Part of the thrill of playing for an audience comes from those butterflies. You probably can't ever shake all of it, and I'm convinced I wouldn't want to. Controlling it is another matter. As Terry Bell said, make sure you know each song in your set list very well before playing them in front of an audience. Not letting on that you made a mistake is good advice also, though sometimes it can work well to "fess up." I introduced a song at a gig several years ago, played the intro, and promptly forgot the words. I played a harmonica break, but still couldn't remember 'em. I stopped, and said "Well, I knew the words yesterday!" I got a good laugh, and went to the next song. Later, when my memory came back, I did the first song. After I finished it, I said "That was the one I couldn't remember a while ago." Got a second good laugh from it. The point is, the audience wants to have fun. They came to hear music and have fun. They are on our side, and will back us to the hilt, given a chance.  If you can make them laugh, dance or sing along, they'll enjoy the performance. A mistake or two just shows them you're real, and they don't think anything about it. I have begun bringing a book with the lyrics in it, and am making a Large Print edition for dark stages, etc. I have 4 books started with different songs for different performances, so I don't have to fumble through 20th century country songs looking for the Civil War songs I'm trying to perform.

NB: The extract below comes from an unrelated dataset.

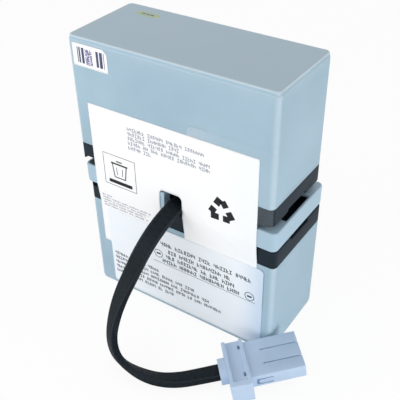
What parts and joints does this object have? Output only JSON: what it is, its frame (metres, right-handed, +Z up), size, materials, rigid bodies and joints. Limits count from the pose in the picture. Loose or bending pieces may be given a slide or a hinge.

Make a set list, in the order you plan to play the songs. I find myself trying to remember what songs I know, when  I get in front of an audience. The list jogs my memory. The book works the same way, but a list is small and good to refer to. Even at open mics, where I can jump across genre's at will, I find myself at a loss for what to play next. If there is a central theme for the performance, that limits what songs I can use, so a list is more helpful. I also like to talk a bit about the songs. Who wrote them, it it's known, how old they are, and if there are other versions with different lyrics. It brings the songs to life,and sometimes the stories about the songs are as interesting as the songs. I did a Civil War performance last April, and researched as much as possible to talk about each song. Keep it short, but do say something when you can. I stay away from making guesses, though. Like it says in the Doctor's oath, "First, do no harm."  

Hecklers: You may have seen such on TV. The reality is they are rarer than hens teeth. If one is in the audience, the rest of the crowd will shut him up. His friends won't even back him. Don't even waste time worrying about that issue.

Will I forget the words again?  Probably, but with my book handy, it isn't an issue. Will I make a fool of myself? Yeah, sooner or later, but it won't be the first time, or the last. Heck, it might not be the first time that DAY! Will it bother me?  Only till I go to sleep that night. In the morning, the sun will rise right on schedule, and the weather will do whatever it is going to do that day. No mountains will crash into the sea because I messed up a few tunes. I worry more about messing up at home. My wife will worry enough for both of us, if she hears me mess up while rehearsing at home. She'll have me writing the lyrics on a black board 100 times. Must be some kinda latent school mar'm inside.

Relax, warm up your hands and vocal chords before if possible, and enjoy what you're doing. Yearsd from now, you'll have years of experience.